In questo tempo così segnato da individualismo e disincanto, per tornare a parlare con credibilità di speranza, è necessario reimparare a camminare insieme agli altri, tornare a investire sui luoghi che permettono l’incontro delle persone che sembrano tra loro lontane. Luoghi che siano, contemporaneamente, temi di riflessione in cui ritrovare un senso comune. Perché sperare oggi significa non cedere alla solitudine come orizzonte. Significa accettare che non possiamo salvarci da soli. Sperare in questo mondo individuale significa fare resistenza quotidiana all’idea che la felicità si possa raggiungere ciascuno per conto suo. Significa, soprattutto, tornare a pensare alla politica come arte della convivenza, luogo dell’ascolto delle diversità, spazio in cui le fragilità non sono un problema da nascondere, ma la base su cui costruire comunità in cui ogni persona può trovare spazio.
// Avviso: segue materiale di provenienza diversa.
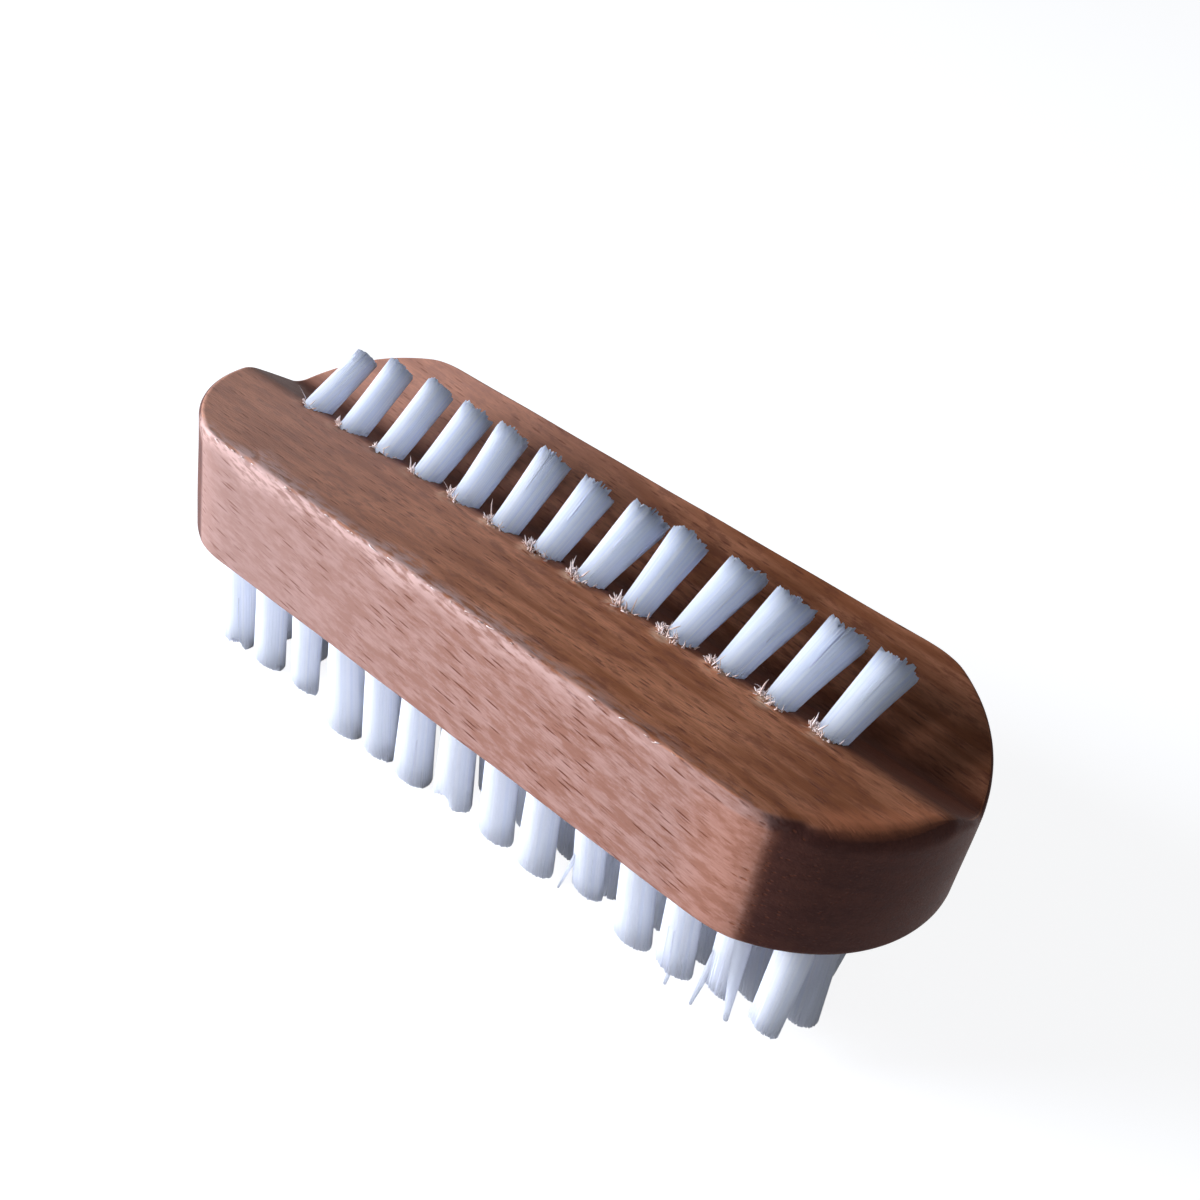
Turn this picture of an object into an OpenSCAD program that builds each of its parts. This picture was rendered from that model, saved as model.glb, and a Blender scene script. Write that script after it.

In un tempo in cui l’individualismo si maschera da libertà – nella pretesa del tempo libero o nell’ossessione per il tempo personale – dovremmo ricordare che la vera felicità si trova nel servizio, nel mettersi in gioco concretamente.
Per questo la speranza oggi ha bisogno della politica: una politica che sogna e sa far sognare, che costruisce e coinvolge tutti facendo sperimentare la bellezza della responsabilità. Una politica che non si accontenta di amministrare l’esistente, ma ha il coraggio di immaginare il possibile e costruire l’impossibile.
Sperare in un mondo individuale, allora, è scegliere di non restare fermi a guardare. Perché la speranza è una forma di responsabilità, è l’arte di inventare il futuro, non l’alibi per restare fermi. C’è speranza, anche in un questo mondo individuale, se riusciamo a tornare a dire “noi”, smettendo di pensare solo “io”.
Sperare, come partecipare, è un verbo servile: è voce del verbo amare, modo invisibile e responsabile, è al tempo presente e ha la prima persona plurale.